# SUPPLIED DATA
_ _ _ _ _ _ _

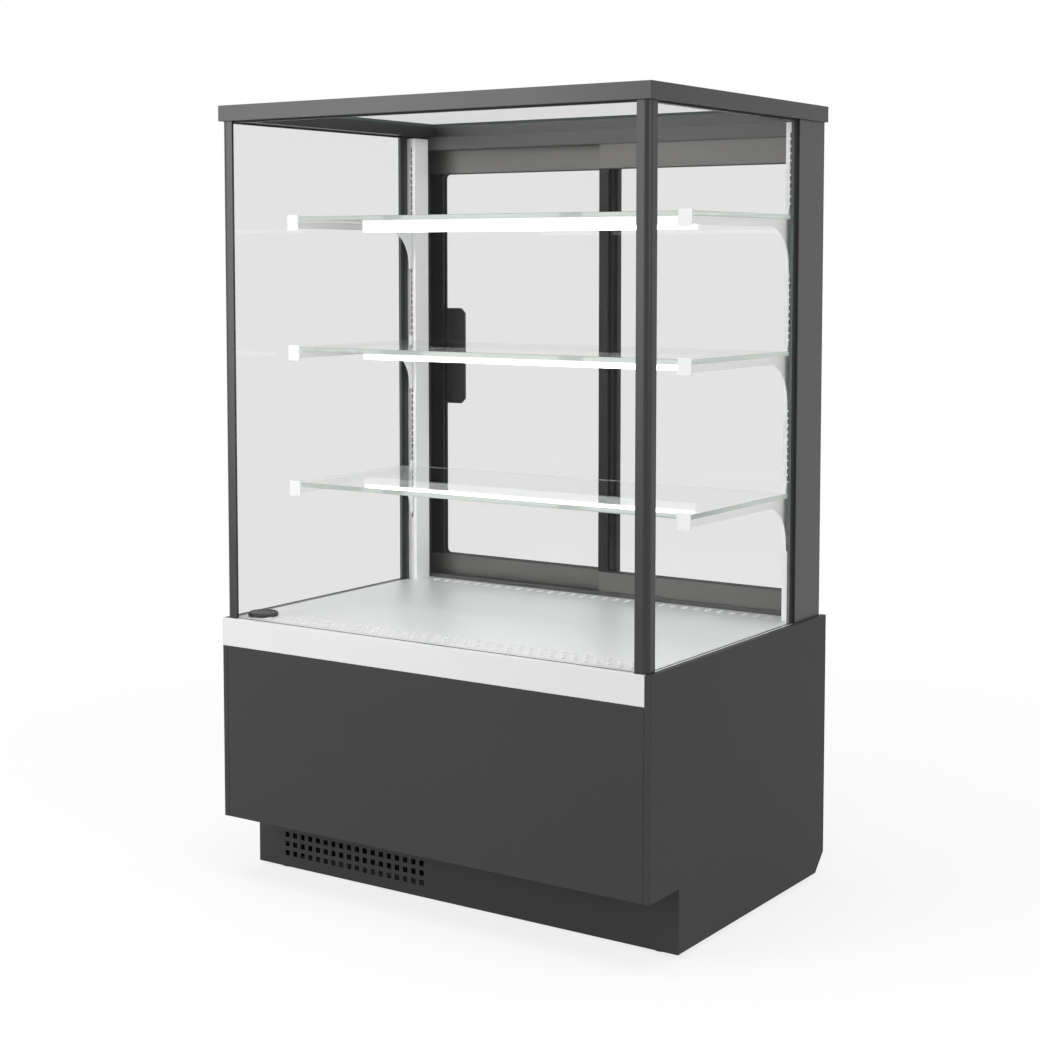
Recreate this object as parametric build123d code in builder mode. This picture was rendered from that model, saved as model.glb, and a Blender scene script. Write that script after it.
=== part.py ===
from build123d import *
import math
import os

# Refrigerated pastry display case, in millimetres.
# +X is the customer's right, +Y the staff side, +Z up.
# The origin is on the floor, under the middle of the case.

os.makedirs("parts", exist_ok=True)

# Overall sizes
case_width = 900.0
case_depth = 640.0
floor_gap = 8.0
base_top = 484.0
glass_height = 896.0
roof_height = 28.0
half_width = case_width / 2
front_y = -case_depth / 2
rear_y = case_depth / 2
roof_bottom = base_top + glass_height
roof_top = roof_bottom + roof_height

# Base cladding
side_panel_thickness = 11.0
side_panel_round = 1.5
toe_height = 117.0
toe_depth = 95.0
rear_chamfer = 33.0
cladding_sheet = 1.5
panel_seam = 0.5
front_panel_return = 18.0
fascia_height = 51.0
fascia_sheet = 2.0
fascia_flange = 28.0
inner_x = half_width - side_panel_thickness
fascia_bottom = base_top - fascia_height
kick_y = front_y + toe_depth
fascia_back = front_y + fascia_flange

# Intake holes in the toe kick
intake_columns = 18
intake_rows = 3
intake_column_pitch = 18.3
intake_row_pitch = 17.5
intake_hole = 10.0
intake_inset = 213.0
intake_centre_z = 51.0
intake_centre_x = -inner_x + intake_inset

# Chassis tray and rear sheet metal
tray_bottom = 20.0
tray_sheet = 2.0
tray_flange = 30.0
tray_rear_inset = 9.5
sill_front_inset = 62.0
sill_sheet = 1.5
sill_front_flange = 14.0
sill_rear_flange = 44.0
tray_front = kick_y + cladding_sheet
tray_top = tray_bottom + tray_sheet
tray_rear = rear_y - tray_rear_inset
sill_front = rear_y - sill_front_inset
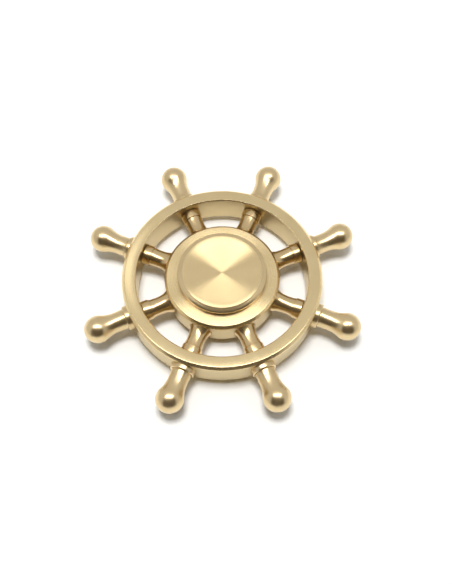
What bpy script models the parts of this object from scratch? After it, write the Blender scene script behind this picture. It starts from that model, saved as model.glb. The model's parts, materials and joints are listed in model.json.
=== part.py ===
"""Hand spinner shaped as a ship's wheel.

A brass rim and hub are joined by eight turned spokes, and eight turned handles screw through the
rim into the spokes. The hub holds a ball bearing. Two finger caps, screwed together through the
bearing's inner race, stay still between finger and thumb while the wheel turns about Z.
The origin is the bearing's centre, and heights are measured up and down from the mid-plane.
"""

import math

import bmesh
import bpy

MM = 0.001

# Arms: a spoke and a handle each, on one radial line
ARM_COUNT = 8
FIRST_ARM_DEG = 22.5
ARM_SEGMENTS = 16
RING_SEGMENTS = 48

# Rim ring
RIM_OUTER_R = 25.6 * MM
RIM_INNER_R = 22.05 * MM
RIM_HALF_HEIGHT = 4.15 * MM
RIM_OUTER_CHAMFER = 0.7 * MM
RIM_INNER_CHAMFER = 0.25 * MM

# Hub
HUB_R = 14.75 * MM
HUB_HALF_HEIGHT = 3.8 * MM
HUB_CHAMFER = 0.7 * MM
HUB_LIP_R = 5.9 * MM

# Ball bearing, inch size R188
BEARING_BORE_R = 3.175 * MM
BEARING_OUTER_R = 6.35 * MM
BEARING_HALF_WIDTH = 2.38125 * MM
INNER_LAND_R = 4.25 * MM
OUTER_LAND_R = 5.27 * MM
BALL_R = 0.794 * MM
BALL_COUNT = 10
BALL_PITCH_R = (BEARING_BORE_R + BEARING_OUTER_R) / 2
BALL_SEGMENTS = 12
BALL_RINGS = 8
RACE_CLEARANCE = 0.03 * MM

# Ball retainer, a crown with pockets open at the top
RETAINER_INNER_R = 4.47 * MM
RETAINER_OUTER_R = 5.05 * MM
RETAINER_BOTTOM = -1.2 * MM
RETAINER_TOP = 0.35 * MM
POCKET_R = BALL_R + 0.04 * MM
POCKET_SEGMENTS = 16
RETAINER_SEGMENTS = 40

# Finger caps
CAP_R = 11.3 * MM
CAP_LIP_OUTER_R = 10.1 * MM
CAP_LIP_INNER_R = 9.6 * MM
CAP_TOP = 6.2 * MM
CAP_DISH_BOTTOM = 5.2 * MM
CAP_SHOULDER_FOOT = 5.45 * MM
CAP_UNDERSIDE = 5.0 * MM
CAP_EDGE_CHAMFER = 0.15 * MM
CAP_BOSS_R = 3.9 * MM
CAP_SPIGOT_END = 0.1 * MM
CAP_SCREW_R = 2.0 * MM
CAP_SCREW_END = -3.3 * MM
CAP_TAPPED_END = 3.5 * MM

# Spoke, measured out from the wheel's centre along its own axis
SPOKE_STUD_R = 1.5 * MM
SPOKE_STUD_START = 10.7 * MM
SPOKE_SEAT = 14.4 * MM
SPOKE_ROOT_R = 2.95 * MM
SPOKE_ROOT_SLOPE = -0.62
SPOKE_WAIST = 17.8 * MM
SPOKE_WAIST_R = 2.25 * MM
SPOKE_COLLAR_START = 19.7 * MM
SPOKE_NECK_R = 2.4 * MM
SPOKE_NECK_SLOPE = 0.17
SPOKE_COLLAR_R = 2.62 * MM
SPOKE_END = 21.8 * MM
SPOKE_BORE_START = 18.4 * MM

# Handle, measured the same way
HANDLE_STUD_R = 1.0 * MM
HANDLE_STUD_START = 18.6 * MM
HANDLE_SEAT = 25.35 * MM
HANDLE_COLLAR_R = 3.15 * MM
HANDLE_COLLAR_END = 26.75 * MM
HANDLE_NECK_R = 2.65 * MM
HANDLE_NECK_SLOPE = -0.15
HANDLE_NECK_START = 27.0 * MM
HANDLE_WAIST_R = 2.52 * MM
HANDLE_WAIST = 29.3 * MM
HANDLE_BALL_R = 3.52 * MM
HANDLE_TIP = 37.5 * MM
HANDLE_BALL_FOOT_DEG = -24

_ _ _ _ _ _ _

# SHORT PROBLEM
Reproduce the full listing exactly.

# EXERCISE OUTPUT
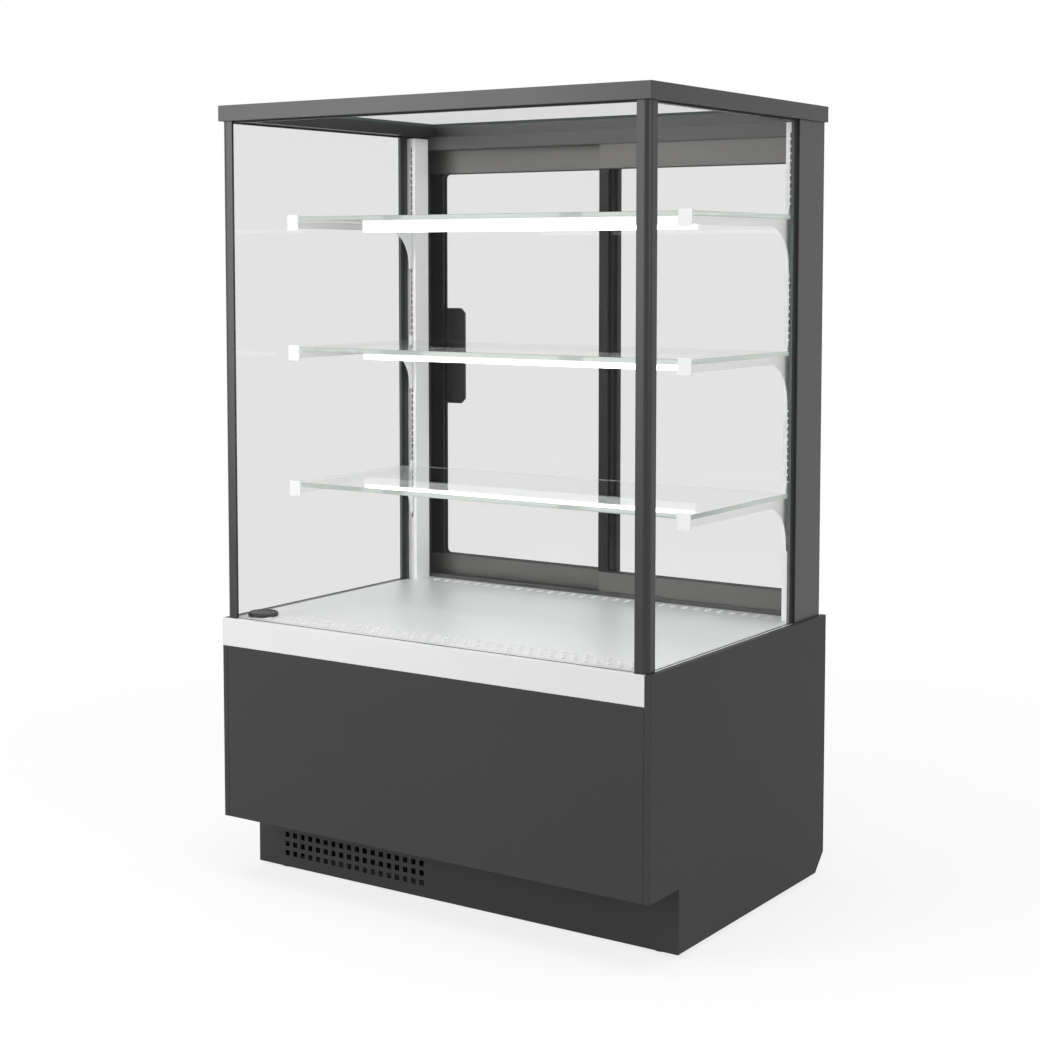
Recreate this object as parametric build123d code in builder mode. This picture was rendered from that model, saved as model.glb, and a Blender scene script. Write that script after it.
=== part.py ===
from build123d import *
import math
import os

# Refrigerated pastry display case, in millimetres.
# +X is the customer's right, +Y the staff side, +Z up.
# The origin is on the floor, under the middle of the case.

os.makedirs("parts", exist_ok=True)

# Overall sizes
case_width = 900.0
case_depth = 640.0
floor_gap = 8.0
base_top = 484.0
glass_height = 896.0
roof_height = 28.0
half_width = case_width / 2
front_y = -case_depth / 2
rear_y = case_depth / 2
roof_bottom = base_top + glass_height
roof_top = roof_bottom + roof_height

# Base cladding
side_panel_thickness = 11.0
side_panel_round = 1.5
toe_height = 117.0
toe_depth = 95.0
rear_chamfer = 33.0
cladding_sheet = 1.5
panel_seam = 0.5
front_panel_return = 18.0
fascia_height = 51.0
fascia_sheet = 2.0
fascia_flange = 28.0
inner_x = half_width - side_panel_thickness
fascia_bottom = base_top - fascia_height
kick_y = front_y + toe_depth
fascia_back = front_y + fascia_flange

# Intake holes in the toe kick
intake_columns = 18
intake_rows = 3
intake_column_pitch = 18.3
intake_row_pitch = 17.5
intake_hole = 10.0
intake_inset = 213.0
intake_centre_z = 51.0
intake_centre_x = -inner_x + intake_inset

# Chassis tray and rear sheet metal
tray_bottom = 20.0
tray_sheet = 2.0
tray_flange = 30.0
tray_rear_inset = 9.5
sill_front_inset = 62.0
sill_sheet = 1.5
sill_front_flange = 14.0
sill_rear_flange = 44.0
tray_front = kick_y + cladding_sheet
tray_top = tray_bottom + tray_sheet
tray_rear = rear_y - tray_rear_inset
sill_front = rear_y - sill_front_inset
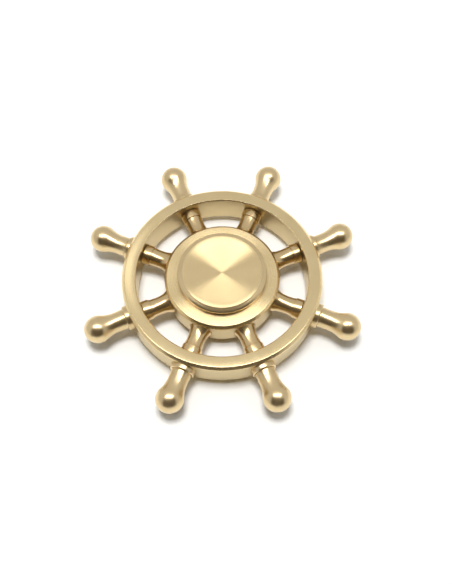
What bpy script models the parts of this object from scratch? After it, write the Blender scene script behind this picture. It starts from that model, saved as model.glb. The model's parts, materials and joints are listed in model.json.
=== part.py ===
"""Hand spinner shaped as a ship's wheel.

A brass rim and hub are joined by eight turned spokes, and eight turned handles screw through the
rim into the spokes. The hub holds a ball bearing. Two finger caps, screwed together through the
bearing's inner race, stay still between finger and thumb while the wheel turns about Z.
The origin is the bearing's centre, and heights are measured up and down from the mid-plane.
"""

import math

import bmesh
import bpy

MM = 0.001

# Arms: a spoke and a handle each, on one radial line
ARM_COUNT = 8
FIRST_ARM_DEG = 22.5
ARM_SEGMENTS = 16
RING_SEGMENTS = 48

# Rim ring
RIM_OUTER_R = 25.6 * MM
RIM_INNER_R = 22.05 * MM
RIM_HALF_HEIGHT = 4.15 * MM
RIM_OUTER_CHAMFER = 0.7 * MM
RIM_INNER_CHAMFER = 0.25 * MM

# Hub
HUB_R = 14.75 * MM
HUB_HALF_HEIGHT = 3.8 * MM
HUB_CHAMFER = 0.7 * MM
HUB_LIP_R = 5.9 * MM

# Ball bearing, inch size R188
BEARING_BORE_R = 3.175 * MM
BEARING_OUTER_R = 6.35 * MM
BEARING_HALF_WIDTH = 2.38125 * MM
INNER_LAND_R = 4.25 * MM
OUTER_LAND_R = 5.27 * MM
BALL_R = 0.794 * MM
BALL_COUNT = 10
BALL_PITCH_R = (BEARING_BORE_R + BEARING_OUTER_R) / 2
BALL_SEGMENTS = 12
BALL_RINGS = 8
RACE_CLEARANCE = 0.03 * MM

# Ball retainer, a crown with pockets open at the top
RETAINER_INNER_R = 4.47 * MM
RETAINER_OUTER_R = 5.05 * MM
RETAINER_BOTTOM = -1.2 * MM
RETAINER_TOP = 0.35 * MM
POCKET_R = BALL_R + 0.04 * MM
POCKET_SEGMENTS = 16
RETAINER_SEGMENTS = 40

# Finger caps
CAP_R = 11.3 * MM
CAP_LIP_OUTER_R = 10.1 * MM
CAP_LIP_INNER_R = 9.6 * MM
CAP_TOP = 6.2 * MM
CAP_DISH_BOTTOM = 5.2 * MM
CAP_SHOULDER_FOOT = 5.45 * MM
CAP_UNDERSIDE = 5.0 * MM
CAP_EDGE_CHAMFER = 0.15 * MM
CAP_BOSS_R = 3.9 * MM
CAP_SPIGOT_END = 0.1 * MM
CAP_SCREW_R = 2.0 * MM
CAP_SCREW_END = -3.3 * MM
CAP_TAPPED_END = 3.5 * MM

# Spoke, measured out from the wheel's centre along its own axis
SPOKE_STUD_R = 1.5 * MM
SPOKE_STUD_START = 10.7 * MM
SPOKE_SEAT = 14.4 * MM
SPOKE_ROOT_R = 2.95 * MM
SPOKE_ROOT_SLOPE = -0.62
SPOKE_WAIST = 17.8 * MM
SPOKE_WAIST_R = 2.25 * MM
SPOKE_COLLAR_START = 19.7 * MM
SPOKE_NECK_R = 2.4 * MM
SPOKE_NECK_SLOPE = 0.17
SPOKE_COLLAR_R = 2.62 * MM
SPOKE_END = 21.8 * MM
SPOKE_BORE_START = 18.4 * MM

# Handle, measured the same way
HANDLE_STUD_R = 1.0 * MM
HANDLE_STUD_START = 18.6 * MM
HANDLE_SEAT = 25.35 * MM
HANDLE_COLLAR_R = 3.15 * MM
HANDLE_COLLAR_END = 26.75 * MM
HANDLE_NECK_R = 2.65 * MM
HANDLE_NECK_SLOPE = -0.15
HANDLE_NECK_START = 27.0 * MM
HANDLE_WAIST_R = 2.52 * MM
HANDLE_WAIST = 29.3 * MM
HANDLE_BALL_R = 3.52 * MM
HANDLE_TIP = 37.5 * MM
HANDLE_BALL_FOOT_DEG = -24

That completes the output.